> **Task details**:
Copy down all of the data underneath, exactly as shown.

> **Data section**:
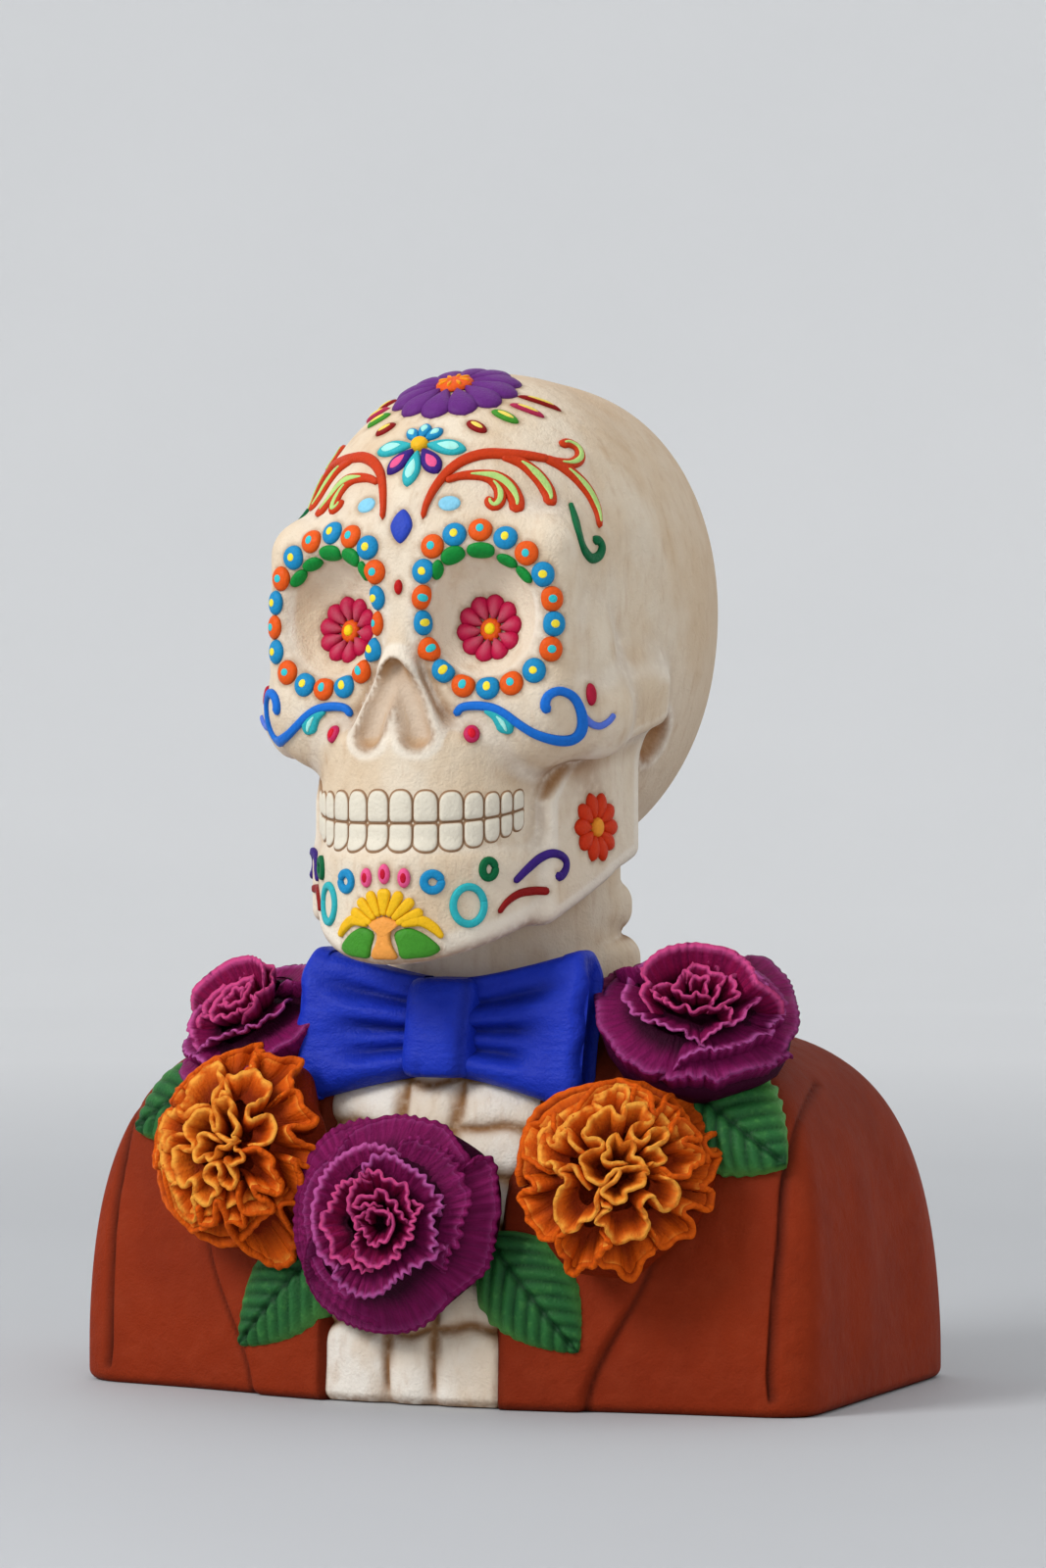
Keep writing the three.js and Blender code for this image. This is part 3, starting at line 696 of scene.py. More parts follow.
def pad(outline, height, swell=3.5, sink=0.5):
    """A raised pad of paint inside an outline: points, faces and how near the rim they are."""
    middle = settle(skull, outline.mean(0))
    out = unit(slope(skull, middle))
    around = np.cross(outline - middle, np.roll(outline, -1, 0) - middle).sum(0)
    if around @ out > 0:
        outline = outline[::-1]
    flat = middle + PAD_SHARES[:, None, None] * (outline - middle)
    flat = settle(skull, flat)
    rise = height * np.sqrt(1 - PAD_SHARES**swell) - sink * PAD_SHARES**12
    points = flat + unit(slope(skull, flat)) * rise[:, None, None]
    count = len(outline)
    faces = np.vstack([grid_faces(len(PAD_SHARES), count, True), fill_strip(count)])
    return points.reshape(-1, 3), faces, np.repeat(PAD_SHARES**9, count)


def ribbon(path, widths, height):
    """A raised stroke of paint along a path, as wide as `widths` says from end to end."""
    path = settle(skull, path)
    along = unit(np.gradient(path, axis=0))
    side = unit(np.cross(along, slope(skull, path)))
    run = np.append(0, np.cumsum(steps(path)))
    half = np.interp(run / run[-1], np.linspace(0, 1, len(widths)), widths) / 2
    end = np.clip(np.minimum(run, run[-1] - run) / half, 0, 1)
    cap = np.sqrt(np.clip(1 - (1 - end) ** 2, 0.01, 1))
    shares = eased(-1, 11)
    flat = path[:, None] + side[:, None] * (shares[None, :] * (half * cap)[:, None])[..., None]
    flat = settle(skull, flat)
    rise = height * cap[:, None] * np.sqrt(1 - np.abs(shares) ** 4) - 0.5 * shares**12
    points = flat + unit(slope(skull, flat)) * rise[..., None]
    rim = np.maximum(np.abs(shares) ** 9, 1 - cap[:, None])
    return points.reshape(-1, 3), grid_faces(*rise.shape), rim.ravel()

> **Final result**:
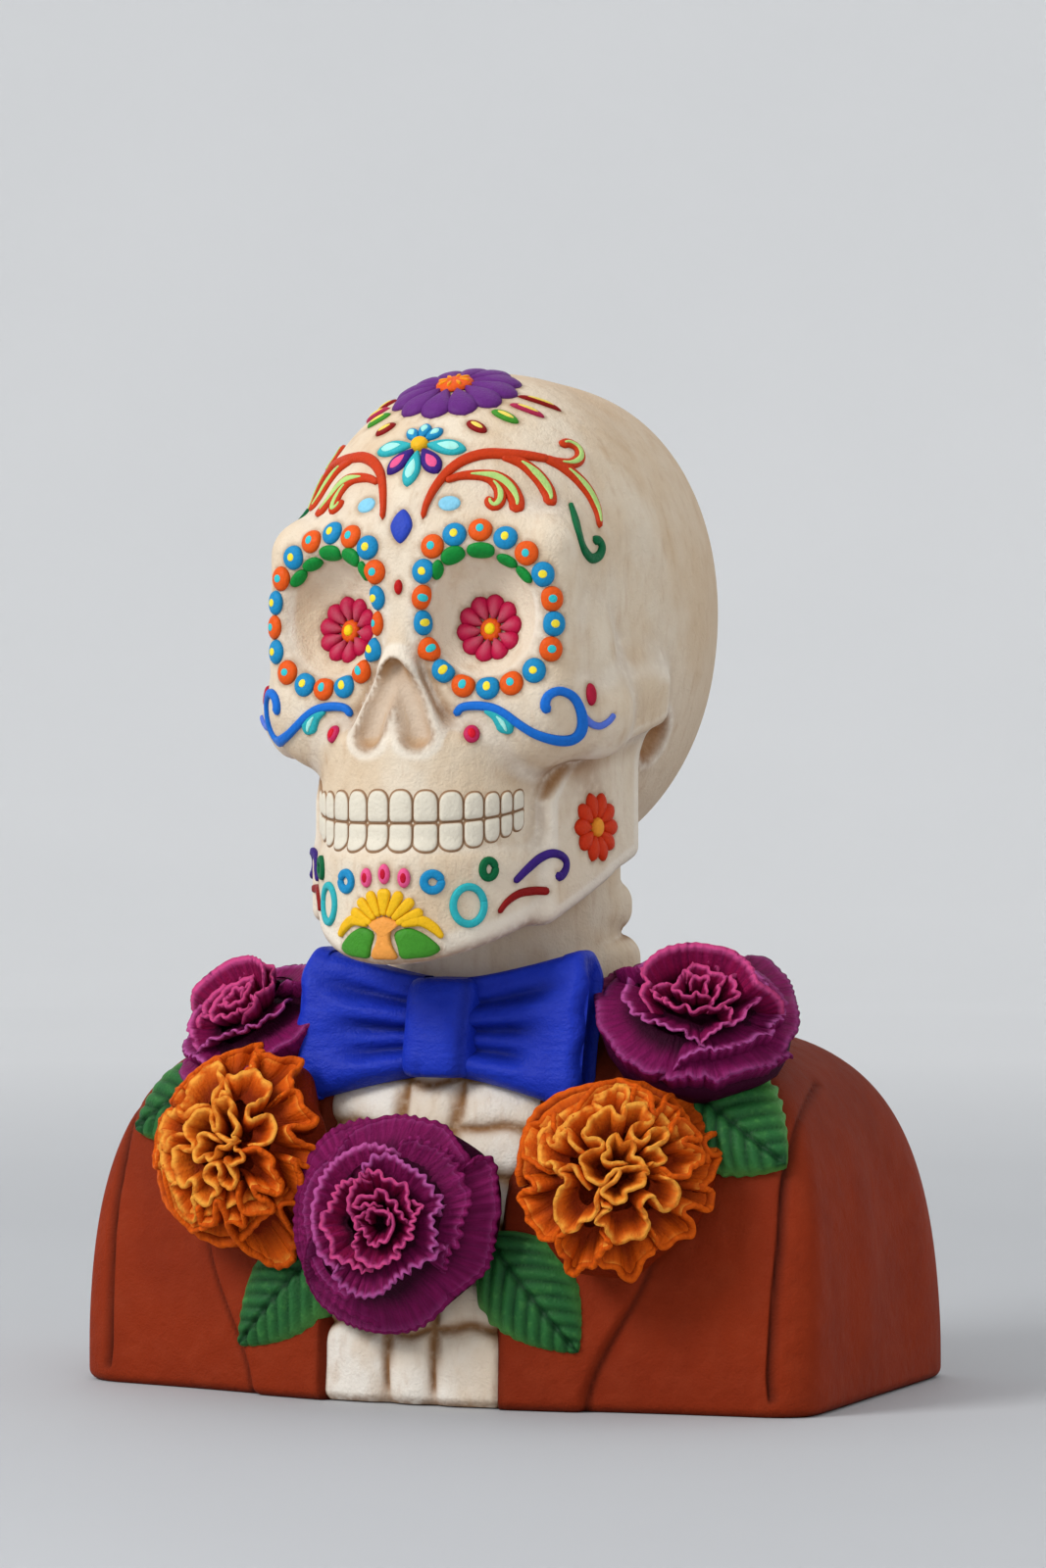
Keep writing the three.js and Blender code for this image. This is part 3, starting at line 696 of scene.py. More parts follow.
def pad(outline, height, swell=3.5, sink=0.5):
    """A raised pad of paint inside an outline: points, faces and how near the rim they are."""
    middle = settle(skull, outline.mean(0))
    out = unit(slope(skull, middle))
    around = np.cross(outline - middle, np.roll(outline, -1, 0) - middle).sum(0)
    if around @ out > 0:
        outline = outline[::-1]
    flat = middle + PAD_SHARES[:, None, None] * (outline - middle)
    flat = settle(skull, flat)
    rise = height * np.sqrt(1 - PAD_SHARES**swell) - sink * PAD_SHARES**12
    points = flat + unit(slope(skull, flat)) * rise[:, None, None]
    count = len(outline)
    faces = np.vstack([grid_faces(len(PAD_SHARES), count, True), fill_strip(count)])
    return points.reshape(-1, 3), faces, np.repeat(PAD_SHARES**9, count)


def ribbon(path, widths, height):
    """A raised stroke of paint along a path, as wide as `widths` says from end to end."""
    path = settle(skull, path)
    along = unit(np.gradient(path, axis=0))
    side = unit(np.cross(along, slope(skull, path)))
    run = np.append(0, np.cumsum(steps(path)))
    half = np.interp(run / run[-1], np.linspace(0, 1, len(widths)), widths) / 2
    end = np.clip(np.minimum(run, run[-1] - run) / half, 0, 1)
    cap = np.sqrt(np.clip(1 - (1 - end) ** 2, 0.01, 1))
    shares = eased(-1, 11)
    flat = path[:, None] + side[:, None] * (shares[None, :] * (half * cap)[:, None])[..., None]
    flat = settle(skull, flat)
    rise = height * cap[:, None] * np.sqrt(1 - np.abs(shares) ** 4) - 0.5 * shares**12
    points = flat + unit(slope(skull, flat)) * rise[..., None]
    rim = np.maximum(np.abs(shares) ** 9, 1 - cap[:, None])
    return points.reshape(-1, 3), grid_faces(*rise.shape), rim.ravel()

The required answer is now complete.